Moxie, Best practice and the Greek cell-hack

IEEE's Spectrum has a very good article in this month's edition that is worth taking the time to read. The article discusses the 2004-2005 hacking of Vodaphone. During the intrusion, the attackers were able to intercept the cellular phone calls of a number of people in Greece. People like the Greek Prime Minister (how do you say "ouch" in Greek?) and senior government officials .

From the article (emphasis mine):

[W]e can only speculate about various approaches that the intruders may have followed to carry out their attack. That's because key material has been lost or was never collected. For instance, in July 2005, while the investigation was taking place, Vodafone upgraded two of the three servers used for accessing the exchange management system. This upgrade wiped out the access logs and, contrary to company policy, no backups were retained. Some time later a six‑month retention period for visitor sign-in books lapsed, and Vodafone destroyed the books corresponding to the period where the rogue software was modified. . .

[D]ue to a paucity of storage space in the exchange's management systems, the logs were retained for only five days, because Vodafone considers billing data, which competes for the same space, a lot more important. Most crucially, Vodafone's deactivation of the rogue software on 7 March 2005 almost certainly alerted the conspirators, giving them a chance to switch off the shadow phones. As a result investigators missed the opportunity of triangulating the location of the shadow phones and catching the perpetrators in the act.

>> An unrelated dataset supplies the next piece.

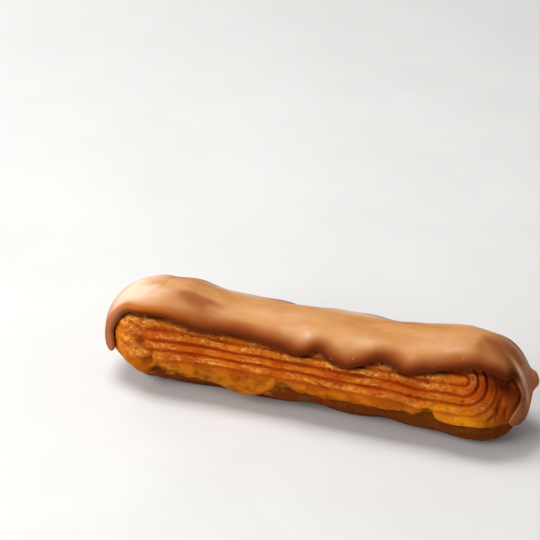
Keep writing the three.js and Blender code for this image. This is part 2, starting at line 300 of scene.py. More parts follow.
# Depths and heights of the crust's relief
CRACK_DEPTH = 0.9
CRACK_END_LOSS = 0.6
PINHOLE_DEPTH = 0.45
BROW = (0.35, 4)  # how high it stands over the lip, and how far above it and how wide in degrees
CRUMBS = {"everywhere": 0.07, "crest": 0.10, "crumbly": 0.16, "flaky": 0.30}
FIBRES = {"everywhere": 0.10, "crest": 0.08}
PINHOLES = (2.3, 0.55, 0.45, 5)  # how far apart, how wide, the share of places with one, seed
# Noise is (strength, size, seed). What follows a rib has a size along it, across it and between the sides.
WANDER = ((0.35, (10, 6, 1), 1), (0.12, (2.5, 3, 1), 2))
DEPTH_CHANGE = (0.5, (7, 2.5, 1), 3)
STRANDS = (1, (6, 0.5, 1), 8)
LIP_WAVER = (2.2, 5, 4)
LIP_GRIT = (1.6, 2.2, 14)
CROOKED = (0.5, 1.6, 15)
CRUMBLY = (1.6, 7, 6)
BROKEN = (1.4, 9, 13)
GRIT = (1, 1.5, 7)
BLISTERS = (0.3, 5, 9)
BLISTER_GRIT = (0.14, 2, 10)
SWELLING = (0.3, 13, 11)
BOTTOM_GRIT = (1, 3, 16)
SMEAR_GRIT = (2, 3, 12)
# How crumbly or broken a place is where the noise is 0, before this is eased
CRUMBLY_MIDDLE = 0.45
BROKEN_MIDDLE = 0.6
CROOKED_TILT = 4  # cracks and hollows go crooked by so many degrees of tilt for each millimetre of lap
PATCH_CROOKED = (2, 6)  # and the edges of patches by so many millimetres and degrees
# Fades are (where they start, over how far)
UNDER_LIP = (0, 6)
GROOVES_END = (0, 5)
RIBS_WEAKEN_LEFT = (49, 8)
RIBS_LEFT_IN_PLACE = 0.2  # how deep the grooves still are where they have weakened
RIBS_END_LEFT = (69, 9)
RIBS_END_RIGHT = (64, 6)
CRESTS_END = (60, 8)
FIBRES_END = (62, 12)
RELIEF_ENDS = (48, 10)
RELIEF_GROWS = 12  # degrees above the base
# Broken flakes lie so far below the icing's edge in a strip so wide, though not near one lap at the right
BROKEN_AT = (1.3, 1.5)
UNBROKEN = (66, 7)
# At the left the gold of the sides reaches lower by so many degrees, which grow over so many above the base
LEFT_PART = (-15, 30)
GOLD_LOWER = (8, 20)
RAGGED = (6, 20)  # and there its lower end is more ragged, in degrees at the right and at the left
GOLD_ENDS = -2
# The paler band below the ribs: from so far below their top line, and down from a tilt
BAND_STARTS = (9.5, 4)
BAND_ENDS = (-10, 14)
# Crests are painted less golden and less crumbly towards the right, as painted shade on the end away from
# the light: by what share, from where, over how far
CREST_LOSS = (0.6, 8, 40)
CRUMBLY_LOSS = (0.3, 30, 20)
GROOVE_DARKEST = 1.3  # the depth from which a groove's painted shade is darkest
GROOVE_CURVE = 1.5
CONTACT_SHADOW_AT = (0.1, 1)  # how far below the icing's edge the painted shadow is darkest, and how wide
# How much of each is in the raised places and in the pits, which are painted dark as painted shade in them
RAISED = {"middle": 0.5, "grit": 1.2, "strands": 0.8}
PIT = {"hollows": 0.55, "cracks": 0.9, "pinholes": 0.9}
SMEAR = (70.4, -2)  # a smear of icing at the right
SMEAR_SIZE = (2.4, 4)  # how far out it is whole, and over how far it fades
# Cracks are (one end, the other end, how wide), with each end as (lap, tilt)
CRACKS = (
    ((-50.8, 5), (-51.2, -14), 0.55),
    ((3.5, 6), (10, -6), 0.5),
    ((8.5, 6), (14, 4), 0.45),
    ((66.4, 18), (65, 9), 0.8),
    ((65, 9), (63.8, -1), 0.9),
    ((63.8, -1), (61, -6), 0.5),
    ((67.5, 8), (66.5, -10), 0.45),
    ((-63.5, 6), (-58.5, -2), 0.4),
    ((112, 4), (118, -3), 0.5),
    ((149, -2), (156, -7), 0.5),
    ((215, 8), (213, -9), 0.6),
)
# Hollows are (lap, tilt, how wide, how deep). The spots below are alike, with how far up or how strong.
HOLLOWS = (
    (-57.0, 25, 4.2, 0.9),
    (-55.5, 12, 1.9, 1.4),
    (-55.0, 10, 0.9, 1.0),
    (-59.5, 6, 1.3, 0.6),
    (-52.4, -11, 1.7, 1.2),
    (-50.4, -24, 1.6, 1.0),
    (-46.5, -27, 1.8, 1.0),
    (-43.6, -27, 1.6, 0.9),
    (-40.5, -25, 1.2, 0.6),
    (-31.6, -21, 1.3, 0.9),
    (-27.2, -20, 1.2, 0.8),
    (-5.4, -12, 2.0, 0.9),
    (-4.2, -24, 3.0, 1.3),
    (36.2, 8, 0.8, 0.6),
    (38.8, 9, 0.8, 0.6),
    (37.2, 0, 0.9, 0.7),
    (39.2, 3, 0.7, 0.5),
    (41.2, 29, 0.7, 0.8),
    (53.5, 12, 0.8, 0.8),
    (44.5, 4, 0.9, 0.7),
    (42.5, -9, 2.2, 0.8),
    (33, -24, 5.0, 0.7),
    (126, -12, 3.4, 1.0),
    (131, -9, 1.4, 0.8),
    (178, 6, 2.2, 1.0),
    (206, 12, 2.8, 1.2),
    (207, 10, 1.1, 1.0),
)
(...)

The all to frequent reaction of system administrators and managers to pull the plug on intruders.

Now I'll grant you that I am drastically oversimplifying the matter - I'm sure that having your government's head of state, Naval general staff and others played a significant role in the decision, but this response is not containment - it's often a knee jerk reaction to perceived liability. If a hacker has been in your system for a month, a week, or a year, is watching him for a day or two so you can determine the extentent of the penetration a bad idea? If you were investigating this incident, would you rather have a couple of days where the hackers were inside your system where you could track (and possibly identify them) or would you rather just close the door before you had figured out how they got in in the first place?

It is like being asked to choose between gathering volatile data while a system is still running and yanking the cord out of the wall - I'd choose the former every time. In an intrusion case, I'd argue that not gathering volatile data is tantamount to malpractice; and if presented with the opportunity to determine the full extent of an intrusion, you ought to take the opportunity, or you risk the same argument being applied to your actions.

Best practice in intrusions is to contain the intrusion so that the attacker is isolated, but allowed to continue to access the systems that he's accessing. If there are data that you can not allow out (classified or personally identifying information come to mind), part of the containment strategy should be to come up with either bogus data or a reason why the data can no longer be reached (i.e. "The server crashed, but we're working on it."). There are going to be cases where this will not be realistic, but it should be the starting point for any intrusion investigation. You will learn a lot more, a lot faster this way. This more moxie than just cutting the attacker off, but in the long run it is better for the investigation and ultimately for the victim to know all that there is to know about the intrusion by observing a "live patient" than would ever be discovered through an autopsy of a dead one.